How exactly Parnassus is able to “open your imagination” is a mystery to both passers-by and viewers, but it involves a mirror that leads those who dare enter it into a fantasical world in which both bliss and damnation can be found. More important, though, is the Faustian deal: Valentina is nearly 16 and unaware of her fate. But Satan, here called Mr. Nick, offers Parnassus a chance to keep his daughter with another wager, this one involving which of them can, er, suck five souls into the netherworld first. Or something. Ledger’s character, Tony, enters the picture when Valentina and Anton find him in a noose over a bridge. (Yeah, the sight—the actor’s first scene—isn’t pleasant.) Tony has amnesia but quickly proves himself adept at charming people into seeing the show and, ideally, entering the mirror. There are hints that his past isn’t an honorable one, involving a children’s charity that’s really a front for money-laundering.

Got that? It hardly matters. Gilliam is all about the fantasy, and The Imaginarium of Doctor Parnassus is often a ravishing spectacle full of surreal scenes: free-standing ladders that stretch to the sky, verdant fields and creeks that look straight out of a Monet, and, in a particularly Monty Python-esque scene, a giant head that unleashes a chorus line of singing and dancing bobbies, some of them in drag. Backgrounds fracture like glass and peaceful images wither to gray menace as Mr. Nick takes over this otherworld. The film is a perfect candidate for 3-D, but kudos to Gilliam for not trying to milk an overly trendy cash cow.

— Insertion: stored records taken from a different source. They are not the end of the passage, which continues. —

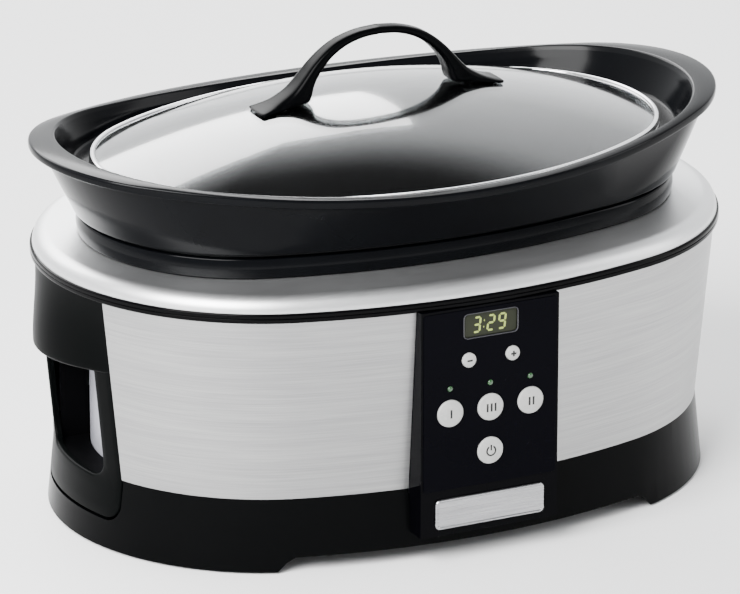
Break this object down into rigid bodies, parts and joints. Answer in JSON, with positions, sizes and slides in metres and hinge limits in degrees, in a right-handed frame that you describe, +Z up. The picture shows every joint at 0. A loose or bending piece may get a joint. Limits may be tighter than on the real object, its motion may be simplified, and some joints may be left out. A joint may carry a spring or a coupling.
{
  "type": "slow cooker",
  "caption": "Oval countertop slow cooker with a steel-wrapped heating base, push-button panel, lift-out black pot and domed glass lid with an arch handle.",
  "frame": {"origin": "centre of the footprint on the surface that the feet stand on", "axes": "+X along the length, -Y towards the front with the control panel, +Z up"},
  "size_m": [0.428, 0.2986, 0.2772],
  "materials": {
    "pot_coating": "gloss black non-stick coat on cast aluminium",
    "clear_glass": "clear, smooth",
    "polished_steel": "polished",
    "black_handle": "satin black phenolic",
    "zinc_steel": "zinc plated",
    "black_rubber": "matte silicone",
    "satin_steel": "satin, pressed sheet",
    "gloss_black": "gloss black",
    "brushed_wrap": "fine horizontal grain",
    "satin_black": "satin black",
    "black_liner": "matte black",
    "base_black": "semi-gloss black",
    "liner_metal": "bare pressed sheet",
    "mica_band": "mica and resistance wire",
    "glass_fibre": "glass fibre mat",
    "shield_metal": "satin sheet",
    "sensor_black": "potted sensor",
    "window_tint": "smoked clear plastic",
    "display_body": "dark display glass",
    "pearl_button": "pearl grey",
    "switch_grey": "moulded",
    "light_pipe": "clear green plastic",
    "led_white": "moulded",
    "board_green": "solder mask",
    "relay_blue": "moulded",
    "coil_yellow": "taped winding",
    "can_blue": "sleeved can",
    "fuse_glass": "glass tube",
    "block_white": "moulded",
    "cable_grey": "flat cable",
    "lead_white": "silicone sleeved",
    "lead_brown": "insulated wire"
  },
  "bodies": {
    "base": {"top_deck": "satin_steel", "deck_studs": "zinc_steel", "trim_ring": "gloss_black", "wrap_front_left": "brushed_wrap", "wrap_front_right": "brushed_wrap", "wrap_back": "brushed_wrap", "left_handle": "satin_black", "right_handle": "satin_black", "left_recess_liner": "black_liner", "right_recess_liner": "black_liner", "base_tray": "base_black", "rubber_feet": "black_rubber", "tie_rods": "zinc_steel", "heating_well": "liner_metal", "heating_band": "mica_band", "insulation": "glass_fibre", "heat_shield": "shield_metal", "thermistor": "sensor_black", "thermal_fuse": "zinc_steel", "panel_bezel": "gloss_black", "panel_overlay": "gloss_black", "display_window": "window_tint", "display_module": "display_body", "badge_plate": "polished_steel", "tact_switches": "switch_grey", "light_pipes": "light_pipe", "indicator_leds": "led_white", "control_board": "board_green", "board_screws": "zinc_steel", "power_board": "board_green", "relay": "relay_blue", "transformer": "coil_yellow", "capacitor": "can_blue", "fuse": "fuse_glass", "terminal_block": "block_white", "ribbon_cable": "cable_grey", "element_leads": "lead_white", "mains_leads": "lead_brown", "cord_inlet_housing": "base_black", "cord_gland": "black_rubber"},
    "pot": {"pot": "pot_coating"},
    "lid": {"lid_glass": "clear_glass", "lid_ring": "polished_steel", "lid_handle": "black_handle", "lid_handle_screws": "zinc_steel", "lid_handle_washers": "black_rubber"},
    "minus_button": {"minus_button": "pearl_button"},
    "plus_button": {"plus_button": "pearl_button"},
    "low_button": {"low_button": "pearl_button"},
    "high_button": {"high_button": "pearl_button"},
    "warm_button": {"warm_button": "pearl_button"},
    "power_button": {"power_button": "pearl_button"}
  },
  "joints": [
    {"name": "pot_lift", "type": "slide", "parent": "base", "child": "pot", "axis": [0, 0, 1], "range_m": [0, 0.16]},
    {"name": "lid_lift", "type": "slide", "parent": "pot", "child": "lid", "axis": [0, 0, 1], "range_m": [0, 0.08]},
    {"name": "minus_press", "type": "slide", "parent": "base", "child": "minus_button", "axis": [0, 1, 0], "range_m": [0, 0.0008], "stiffness_N_per_m": 900, "springref_m": -0.0006},
    {"name": "plus_press", "type": "slide", "parent": "base", "child": "plus_button", "axis": [0, 1, 0], "range_m": [0, 0.0008], "stiffness_N_per_m": 900, "springref_m": -0.0006},
    {"name": "low_press", "type": "slide", "parent": "base", "child": "low_button", "axis": [0, 1, 0], "range_m": [0, 0.0008], "stiffness_N_per_m": 900, "springref_m": -0.0006},
    {"name": "high_press", "type": "slide", "parent": "base", "child": "high_button", "axis": [0, 1, 0], "range_m": [0, 0.0008], "stiffness_N_per_m": 900, "springref_m": -0.0006},
    {"name": "warm_press", "type": "slide", "parent": "base", "child": "warm_button", "axis": [0, 1, 0], "range_m": [0, 0.0008], "stiffness_N_per_m": 900, "springref_m": -0.0006},
    {"name": "power_press", "type": "slide", "parent": "base", "child": "power_button", "axis": [0, 1, 0], "range_m": [0, 0.0008], "stiffness_N_per_m": 900, "springref_m": -0.0006}
  ]
}
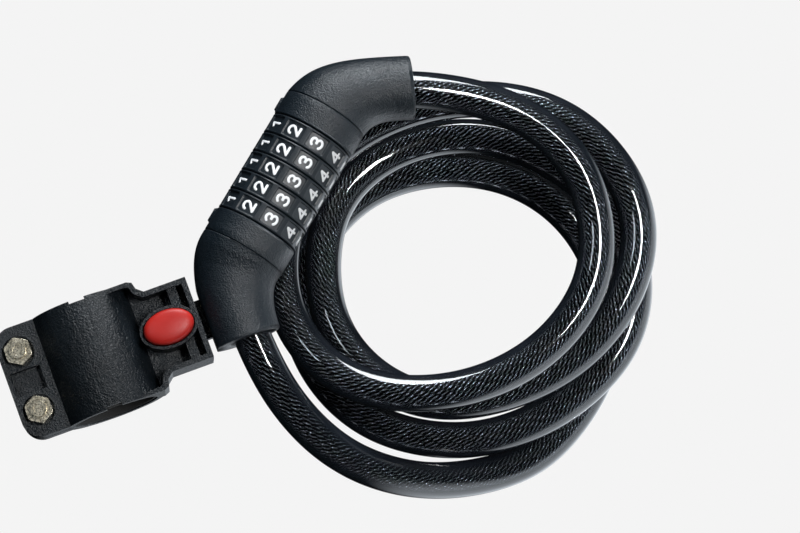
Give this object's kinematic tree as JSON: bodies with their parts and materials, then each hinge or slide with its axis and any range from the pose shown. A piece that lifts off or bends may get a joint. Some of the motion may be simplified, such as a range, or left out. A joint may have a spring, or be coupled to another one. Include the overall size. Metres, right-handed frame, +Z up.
{
  "type": "cable lock",
  "caption": "Coiled combination cable lock with number dials, elbow end caps and a quick-release bracket that clamps on a bicycle tube.",
  "frame": {"origin": "centre of the tube clamp, on the axis of the tube it grips", "axes": "+Z up along the tube, +X from the tube to the lock, -Y the side that the release button faces"},
  "size_m": [0.2158, 0.0696, 0.1449],
  "materials": {
    "shell_plastic": "moulded black plastic with a coarse spark-eroded texture",
    "dial_plastic": "smooth dark grey moulded plastic",
    "digit_white": "white filled numerals",
    "button_red": "semi-gloss red moulded plastic",
    "smoked_jacket": "clear smoked vinyl jacket over a steel rope",
    "rope_steel": "twisted bright steel strands",
    "zinc_steel": "warm zinc-plated steel",
    "bright_steel": "bright turned steel",
    "rubber_black": "black rubber"
  },
  "bodies": {
    "bracket": {"clamp_front_shell": "shell_plastic", "clamp_rear_shell": "shell_plastic", "liner_front": "rubber_black", "liner_rear": "rubber_black", "clamp_bolts": "zinc_steel", "clamp_nuts": "zinc_steel", "receiver_screws": "zinc_steel", "button_spring": "bright_steel"},
    "button": {"release_button": "button_red"},
    "lock_body": {"mount_lug": "shell_plastic", "lug_screws": "zinc_steel", "lower_elbow_cap": "shell_plastic", "lower_collar": "shell_plastic", "core_tube": "bright_steel", "plug_spring": "bright_steel", "detent_springs": "bright_steel", "upper_collar": "shell_plastic", "retaining_clip": "bright_steel", "lower_ferrule": "bright_steel", "lower_cross_pin": "bright_steel", "cable": "smoked_jacket"},
    "plug": {"upper_elbow_cap": "shell_plastic", "shackle_pin": "bright_steel", "upper_ferrule": "bright_steel", "upper_cross_pin": "bright_steel"},
    "wheel_1": {"dial_1": "dial_plastic", "code_ring_1": "zinc_steel"},
    "wheel_2": {"dial_2": "dial_plastic", "code_ring_2": "zinc_steel"},
    "wheel_3": {"dial_3": "dial_plastic", "code_ring_3": "zinc_steel"},
    "wheel_4": {"dial_4": "dial_plastic", "code_ring_4": "zinc_steel"},
    "wheel_5": {"dial_5": "dial_plastic", "code_ring_5": "zinc_steel"}
  },
  "joints": [
    {"name": "button_press", "type": "slide", "parent": "bracket", "child": "button", "axis": [0, 1, 0], "range_m": [0, 0.003], "stiffness_N_per_m": 400, "springref_m": -0.003, "deforming": ["button_spring"]},
    {"name": "lock_release", "type": "slide", "parent": "bracket", "child": "lock_body", "axis": [1, 0, 0], "range_m": [0, 0.03]},
    {"name": "dial_1_turn", "type": "hinge", "parent": "lock_body", "child": "wheel_1", "pos_m": [0.07445, -0.007, 0.03173], "axis": [0.7727, 0, 0.6347], "continuous": true},
    {"name": "dial_2_turn", "type": "hinge", "parent": "lock_body", "child": "wheel_2", "pos_m": [0.07445, -0.007, 0.03173], "axis": [0.7727, 0, 0.6347], "continuous": true},
    {"name": "dial_3_turn", "type": "hinge", "parent": "lock_body", "child": "wheel_3", "pos_m": [0.07445, -0.007, 0.03173], "axis": [0.7727, 0, 0.6347], "continuous": true},
    {"name": "dial_4_turn", "type": "hinge", "parent": "lock_body", "child": "wheel_4", "pos_m": [0.07445, -0.007, 0.03173], "axis": [0.7727, 0, 0.6347], "continuous": true},
    {"name": "dial_5_turn", "type": "hinge", "parent": "lock_body", "child": "wheel_5", "pos_m": [0.07445, -0.007, 0.03173], "axis": [0.7727, 0, 0.6347], "continuous": true},
    {"name": "plug_pull", "type": "slide", "parent": "lock_body", "child": "plug", "axis": [0.7727, 0, 0.6347], "range_m": [0, 0.04], "deforming": ["plug_spring", "cable"]}
  ]
}
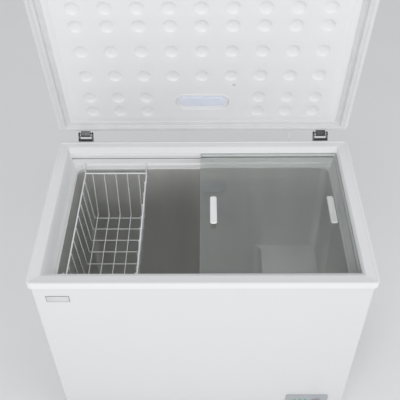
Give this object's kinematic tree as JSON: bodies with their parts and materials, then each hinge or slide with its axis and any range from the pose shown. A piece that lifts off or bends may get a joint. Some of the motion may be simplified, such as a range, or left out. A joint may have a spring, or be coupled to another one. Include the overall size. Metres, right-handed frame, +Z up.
{
  "type": "solar chest freezer",
  "caption": "White chest freezer with its lid open, sliding tinted glass panels, a hanging wire basket, an aluminium-lined tub and a lit, dimpled inner lid.",
  "frame": {"origin": "on the floor, under the centre of the cabinet's plan", "axes": "+X to the right as seen from the front, +Y to the back where the lid is hinged, +Z up"},
  "size_m": [0.95, 0.6549, 1.4217],
  "materials": {
    "painted_white": "gloss",
    "galvanised_steel": "satin",
    "insulation": "matte",
    "embossed_aluminium": "satin",
    "white_moulding": "satin",
    "grey_plastic": "satin",
    "indicator_green": "gloss",
    "black_rubber": "matte",
    "dark_chrome": "polished",
    "white_lead": "satin",
    "black_enamel": "satin",
    "cast_aluminium": "matte",
    "copper": "satin",
    "lid_panel": "satin",
    "grey_rubber": "matte",
    "lamp_lens": "satin",
    "lamp_board": "matte",
    "tinted_glass": "gloss",
    "coated_wire": "gloss"
  },
  "bodies": {
    "cabinet": {"front_panel": "painted_white", "left_panel": "painted_white", "right_panel": "painted_white", "back_panel": "galvanised_steel", "base_pan": "galvanised_steel", "foam_body": "insulation", "liner": "embossed_aluminium", "bay_panel": "galvanised_steel", "rim_frame": "white_moulding", "badge_plate": "galvanised_steel", "hole_plugs": "grey_plastic", "drain_pipe": "white_moulding", "drain_spout": "white_moulding", "control_panel": "grey_plastic", "indicator_lamps": "indicator_green", "thermostat": "grey_plastic", "foot_pads": "black_rubber", "foot_stems": "galvanised_steel", "roller_brackets": "galvanised_steel", "roller_axles": "galvanised_steel", "hinge_brackets": "dark_chrome", "hinge_pins": "dark_chrome", "hinge_springs": "dark_chrome", "cabinet_lead_grommet": "black_rubber", "lamp_lead": "white_lead", "side_grille": "grey_plastic", "compressor": "black_enamel", "compressor_mounts": "black_rubber", "control_unit": "cast_aluminium", "filter_drier": "copper", "machine_pipes": "copper", "condenser_pipe": "copper", "evaporator_pipe": "copper", "supply_gland": "black_rubber"},
    "lid": {"lid_skin": "painted_white", "lid_foam": "insulation", "lid_liner": "lid_panel", "lid_gasket": "grey_rubber", "lamp_tray": "white_moulding", "lamp_lens": "lamp_lens", "lamp_board": "lamp_board", "hinge_arms": "dark_chrome", "lid_lead_grommet": "black_rubber"},
    "upper_glass": {"upper_glass": "tinted_glass", "upper_glass_handle": "white_moulding"},
    "lower_glass": {"lower_glass": "tinted_glass", "lower_glass_handle": "white_moulding"},
    "basket": {"basket_hangers": "coated_wire", "basket_end_rails": "coated_wire", "basket_floor": "coated_wire", "basket_left": "coated_wire", "basket_right": "coated_wire", "basket_front": "coated_wire", "basket_back": "coated_wire"},
    "thermostat_knob": {"thermostat_knob": "grey_plastic"},
    "drain_cap": {"drain_cap": "white_moulding"},
    "front_roller": {"front_roller": "grey_rubber"},
    "back_roller": {"back_roller": "grey_rubber"}
  },
  "joints": [
    {"name": "lid_hinge", "type": "hinge", "parent": "cabinet", "child": "lid", "pos_m": [0, 0.3148, 0.8137], "axis": [-1, 0, 0], "range_deg": [-81, 0], "deforming": ["lamp_lead"]},
    {"name": "upper_glass_slide", "type": "slide", "parent": "cabinet", "child": "upper_glass", "axis": [1, 0, 0], "range_m": [-0.4255, 0]},
    {"name": "lower_glass_slide", "type": "slide", "parent": "cabinet", "child": "lower_glass", "axis": [1, 0, 0], "range_m": [-0.4195, 0]},
    {"name": "basket_lift", "type": "slide", "parent": "cabinet", "child": "basket", "axis": [0, 0, 1], "range_m": [0, 0.26]},
    {"name": "knob_turn", "type": "hinge", "parent": "cabinet", "child": "thermostat_knob", "pos_m": [0.377, -0.292, 0.15], "axis": [0, -1, 0], "range_deg": [-270, 0]},
    {"name": "drain_cap_pull", "type": "slide", "parent": "cabinet", "child": "drain_cap", "axis": [0, -1, 0], "range_m": [0, 0.03]},
    {"name": "front_roller_spin", "type": "hinge", "parent": "cabinet", "child": "front_roller", "pos_m": [-0.414, -0.25, 0.0165], "axis": [0, 1, 0], "continuous": true},
    {"name": "back_roller_spin", "type": "hinge", "parent": "cabinet", "child": "back_roller", "pos_m": [-0.414, 0.25, 0.0165], "axis": [0, 1, 0], "continuous": true}
  ]
}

But it’s all sound and fury. You’ll never be bored by the film, yet there are too many WTF? moments and messy plot turns to recommend it. Ledger’s character is too murky for his performance to be remarkable. (Though Depp, in his short amount of screen time, adds some welcome whimsy.) Gilliam’s most impressive achievement is delivering a movie that doesn’t seem like it had to be reimagined and patched together mid-production. But when it ends with not a director’s credit but “A Film From Heath Ledger and Friends,” a melancholic sentimentality is all you’ll likely take away from it.